## What is required
Will you repeat only the lines beginning at the one that mentions "for item in" and ending at the one that mentions "obj.data.transform(world)", both of them included, exactly?
-- BEGIN Supplied records --
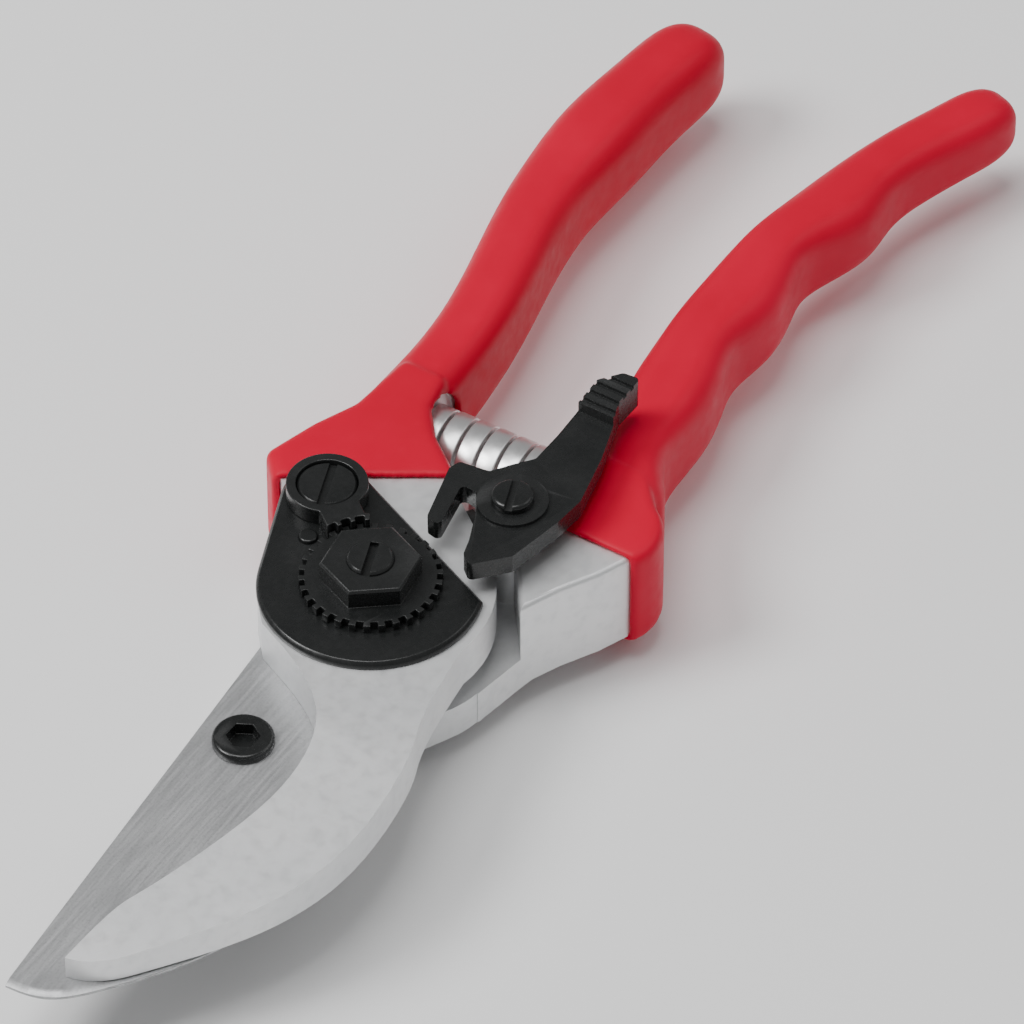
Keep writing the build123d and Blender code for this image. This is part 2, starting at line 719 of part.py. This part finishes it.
# ======== Latch ========
with BuildPart() as latch_lever:
    with BuildSketch(Plane.XY.offset(latch_z)) as latch_outline:
        with BuildLine():
            Polyline(
                (43.6, -8.3), (33.0, -8.7), (27.6, -8.6), (24.8, -6.4), (22.2, -4.6),
                (21.6, -0.2), (19.8, 0.3), (10.4, -2.2), (9.9, -4.5), (18.1, -2.9),
                (17.8, -5.6), (14.0, -7.6), (9.6, -9.4), (7.2, -10.1), (5.8, -11.8),
                (10.3, -15.9), (19.0, -17.6), (24.0, -18.0), (32.3, -16.1), (41.6, -13.1),
                (46.9, -13.2), (46.6, -10.6),
                close=True,
            )
        make_face()
        fillet(latch_outline.vertices(), radius=latch_corner_r)
    extrude(amount=latch_thickness)
    with BuildSketch(Plane.XY.offset(latch_top_z)):
        add(latch_outline.sketch)
        with Locations((pad_from_x, latch_at[1])):
            Rectangle(40, 40, align=(Align.MAX, Align.CENTER), mode=Mode.SUBTRACT)
    extrude(amount=pad_height)
    with BuildSketch(Plane.XY.offset(latch_top_z + pad_height)):
        with Locations((pad_from_x + pad_groove_count * pad_groove_pitch / 2, latch_at[1])):
            with GridLocations(pad_groove_pitch, 0, pad_groove_count, 1):
                Rectangle(pad_groove_width, 2 * pad_groove_pitch * pad_groove_count)
    extrude(amount=-pad_groove_depth, mode=Mode.SUBTRACT)
    with BuildSketch(Plane.XY.offset(latch_top_z)):
        with Locations(latch_at):
            Circle(latch_collar_r)
    extrude(amount=latch_collar_height)
    with BuildSketch(Plane.XY.offset(latch_z)):
        with Locations(latch_at):
            Circle(latch_screw_r + running_fit)
    extrude(amount=latch_thickness + latch_collar_height, mode=Mode.SUBTRACT)

# ======== Return spring ========
with BuildPart() as return_spring:
    with BuildLine() as spring_path:
        Helix(
            pitch=spring_height / spring_turns,
            height=spring_height,
            radius=spring_hook_r,
            center=(spring_x, seat_hook_y - seat_gap - wire_width / 2, mid_z),
            direction=(0, -1, 0),
            cone_angle=degrees(atan2(spring_blade_r - spring_hook_r, spring_height)),
        )
    wire_start = Plane(
        origin=spring_path.line @ 0,
        x_dir=(spring_path.line @ 0) - Vector(spring_x, (spring_path.line @ 0).Y, mid_z),
        z_dir=spring_path.line % 0,
    )
    with BuildSketch(wire_start):
        Rectangle(wire_thickness, wire_width)
    sweep(path=spring_path.line, is_frenet=True)

pieces = {
    "hook_handle": hook_handle,
    "hook_grip": hook_grip,
    "cover_plate": cover_plate,
    "pivot_nut": pivot_nut,
    "lock_segment": lock_segment,
    "segment_screw": segment_screw,
    "segment_pin": segment_pin,
    "pivot_bolt": pivot_bolt,
    "bolt_washer": bolt_washer,
    "hook_spring_peg": hook_spring_peg,
    "blade_handle": blade_handle,
    "blade_grip": blade_grip,
    "cutting_blade": cutting_blade,
    "blade_screw": blade_screw,
    "blade_dowel": blade_dowel,
    "pivot_bushing": pivot_bushing,
    "blade_spring_peg": blade_spring_peg,
    "bumper": bumper,
    "latch_screw": latch_screw,
    "latch_washer": latch_washer,
    "latch_lever": latch_lever,
    "return_spring": return_spring,
}
for name, piece in pieces.items():
    piece.part.label = name
    export_step(piece.part, f"parts/{name}.step")
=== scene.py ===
"""Looks for the bypass pruner: materials, rounded edges, the coil of the return spring,
studio light and camera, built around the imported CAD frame."""
import json
import math

import bmesh
import bpy
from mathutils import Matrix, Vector


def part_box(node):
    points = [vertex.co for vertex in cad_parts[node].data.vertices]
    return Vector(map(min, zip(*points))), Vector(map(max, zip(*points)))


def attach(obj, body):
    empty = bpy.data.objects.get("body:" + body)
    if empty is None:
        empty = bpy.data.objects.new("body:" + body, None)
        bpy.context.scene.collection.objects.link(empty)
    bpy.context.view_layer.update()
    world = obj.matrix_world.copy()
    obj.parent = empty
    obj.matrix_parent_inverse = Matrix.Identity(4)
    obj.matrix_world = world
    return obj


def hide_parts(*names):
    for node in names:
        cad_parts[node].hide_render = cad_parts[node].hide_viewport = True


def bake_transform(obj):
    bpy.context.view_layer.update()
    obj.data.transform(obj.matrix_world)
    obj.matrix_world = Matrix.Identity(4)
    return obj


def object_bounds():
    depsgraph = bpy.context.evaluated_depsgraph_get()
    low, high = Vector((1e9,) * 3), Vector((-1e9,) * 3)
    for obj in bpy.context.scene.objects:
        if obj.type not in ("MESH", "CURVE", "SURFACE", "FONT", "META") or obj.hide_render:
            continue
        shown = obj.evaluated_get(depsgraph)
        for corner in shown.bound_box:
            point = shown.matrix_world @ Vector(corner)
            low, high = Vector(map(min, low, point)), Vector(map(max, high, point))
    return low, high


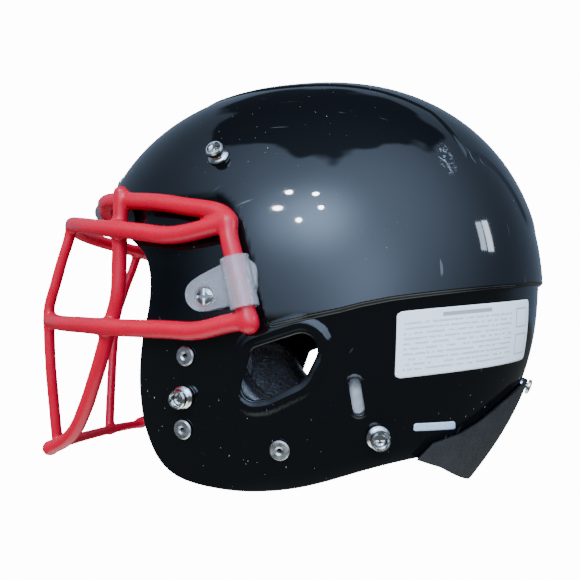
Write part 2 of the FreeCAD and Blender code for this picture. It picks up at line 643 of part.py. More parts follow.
pad_outer = form(-WALL - size("pad_gap"))
liner_slab = pad_outer.cut(form(-WALL - size("pad_gap") - size("liner_thickness")))
jaw_slab = pad_outer.cut(form(-WALL - size("pad_gap") - size("jaw_pad_thickness")))
half = 48.0 * WIDTH_SCALE
crown = plan_prism([(-half, span(-44)), (half, span(-44)), (half, span(66)), (-half, span(66))], [16.0] * 4)
add("crown_pad", liner_slab.common(crown))
wide = 48.0 * WIDTH_SCALE
front_pad = end_prism([(-wide, 178.0), (wide, 178.0), (wide * 0.9, 204.0), (-wide * 0.9, 204.0)],
                      [8.0] * 4, True)
add("front_pad", liner_slab.common(front_pad))
rear_wide = 52.0 * WIDTH_SCALE
back_pad = end_prism([(-rear_wide, 62.0), (rear_wide, 62.0), (rear_wide, 150.0), (-rear_wide, 150.0)],
                     [14.0] * 4, False)
add("back_pad", liner_slab.common(back_pad))
side_pad = side_prism([(40.0, 28.0), (98.0, 34.0), (98.0, 108.0), (44.0, 100.0)], [9.0] * 4)
side_shape = liner_slab.common(side_pad)
add("side_pad_left", side_shape)
add("side_pad_right", mirror(side_shape))
jaw_pad = side_prism([(-58.0, 20.0), (-30.0, 9.0), (14.0, 10.0), (20.0, 46.0), (-2.0, 52.0),
                      (-16.0, 74.0), (-34.0, 84.0), (-60.0, 78.0)],
                     [9.0, 9.0, 9.0, 6.0, 10.0, 8.0, 9.0, 9.0])
jaw_shape = jaw_slab.common(jaw_pad)
add("jaw_pad_left", jaw_shape)
add("jaw_pad_right", mirror(jaw_shape))
temple_pad = side_prism([(-26.0, 122.0), (84.0, 122.0), (84.0, 176.0), (-26.0, 176.0)], [12.0] * 4)
temple_shape = liner_slab.common(temple_pad)
add("temple_pad_left", temple_shape)
add("temple_pad_right", mirror(temple_shape))

doc.recompute()

# ---------------------------------------------------------------- export
NODES = [
    "shell", "front_bumper", "rear_bumper", "rear_bumper_screws", "rear_bumper_tnuts",
    "mask_top_wire", "mask_brow_wire", "mask_lower_wire", "mask_outer_upright_left",
    "mask_outer_upright_right", "mask_inner_upright_left", "mask_inner_upright_right",
    "mask_chin_cross_wire", "side_strap_left", "side_strap_right", "side_strap_screws",
    "side_strap_tnuts", "forehead_clip_left", "forehead_clip_right", "forehead_clip_screws",
    "forehead_clip_tnuts", "chin_snap_studs", "chin_snap_screws", "chin_snap_tnuts",
    "jaw_pad_rivets", "jaw_pad_rivet_washers", "crown_pad", "front_pad", "back_pad",
    "side_pad_left", "side_pad_right", "temple_pad_left", "temple_pad_right",
    "jaw_pad_left", "jaw_pad_right",
]
for item in doc.Objects:
    if "Invalid" in item.State or "Error" in item.State:
        raise RuntimeError("%s did not recompute: %s" % (item.Label, item.State))
os.makedirs("parts", exist_ok=True)
for label in NODES:
    node = doc.getObjectsByLabel(label)[0]
    if node.Shape.isNull() or not node.Shape.isValid() or not node.Shape.Solids:
        raise RuntimeError("%s has no valid solid" % label)
    node.Shape.exportStep("parts/%s.step" % label)
    box = node.Shape.BoundBox
    print("%-28s solids %d volume %9.1f  x %7.1f %7.1f  y %7.1f %7.1f  z %7.1f %7.1f" % (
        label, len(node.Shape.Solids), node.Shape.Volume,
        box.XMin, box.XMax, box.YMin, box.YMax, box.ZMin, box.ZMax))
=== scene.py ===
"""American football helmet: the looks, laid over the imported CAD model."""
import math
import bpy
import numpy as np
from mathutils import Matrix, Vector

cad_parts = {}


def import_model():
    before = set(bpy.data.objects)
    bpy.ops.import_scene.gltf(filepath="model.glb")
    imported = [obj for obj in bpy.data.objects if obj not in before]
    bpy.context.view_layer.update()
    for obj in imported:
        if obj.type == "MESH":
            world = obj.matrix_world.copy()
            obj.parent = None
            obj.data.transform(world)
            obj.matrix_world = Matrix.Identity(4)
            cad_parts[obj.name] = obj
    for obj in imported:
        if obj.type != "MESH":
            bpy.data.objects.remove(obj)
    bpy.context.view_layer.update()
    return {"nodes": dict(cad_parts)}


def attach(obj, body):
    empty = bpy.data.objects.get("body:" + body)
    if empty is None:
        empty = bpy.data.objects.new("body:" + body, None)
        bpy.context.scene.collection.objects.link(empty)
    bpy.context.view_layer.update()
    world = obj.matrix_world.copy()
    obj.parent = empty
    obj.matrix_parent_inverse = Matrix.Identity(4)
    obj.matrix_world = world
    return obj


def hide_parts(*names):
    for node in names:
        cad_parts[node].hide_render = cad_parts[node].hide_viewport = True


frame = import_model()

MM = 0.001

# ------------------------------------------------------------------ shell form, in mm
HALF_LENGTH, HALF_WIDTH, DOME = 147.5, 112.0, 139.3
CENTRE = np.array([0.0, 18.1, 113.0])
PLAN, ARCH = 2.3, 2.18       # roundness exponents of the level sections and of the dome
SKIRT, SIDE_TAPER, NAPE_TAPER = 110.0, 0.12, 0.286
WALL, STEP, PANEL_RISE = 3.5, 2.5, 0.8
SHIFT = 6.6                  # from the outlines' own origin to the part's, along Y
RIM = 0.9                    # radius of the trimmed edge, outside
INNER_RIM = 0.6              # and inside
EDGE_KEY = 10_000_000        # more than any vertex number, to make one number of two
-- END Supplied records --
## Solution
for item in doc.Objects:
    if "Invalid" in item.State or "Error" in item.State:
        raise RuntimeError("%s did not recompute: %s" % (item.Label, item.State))
os.makedirs("parts", exist_ok=True)
for label in NODES:
    node = doc.getObjectsByLabel(label)[0]
    if node.Shape.isNull() or not node.Shape.isValid() or not node.Shape.Solids:
        raise RuntimeError("%s has no valid solid" % label)
    node.Shape.exportStep("parts/%s.step" % label)
    box = node.Shape.BoundBox
    print("%-28s solids %d volume %9.1f  x %7.1f %7.1f  y %7.1f %7.1f  z %7.1f %7.1f" % (
        label, len(node.Shape.Solids), node.Shape.Volume,
        box.XMin, box.XMax, box.YMin, box.YMax, box.ZMin, box.ZMax))
=== scene.py ===
"""American football helmet: the looks, laid over the imported CAD model."""
import math
import bpy
import numpy as np
from mathutils import Matrix, Vector

cad_parts = {}


def import_model():
    before = set(bpy.data.objects)
    bpy.ops.import_scene.gltf(filepath="model.glb")
    imported = [obj for obj in bpy.data.objects if obj not in before]
    bpy.context.view_layer.update()
    for obj in imported:
        if obj.type == "MESH":
            world = obj.matrix_world.copy()
            obj.parent = None
            obj.data.transform(world)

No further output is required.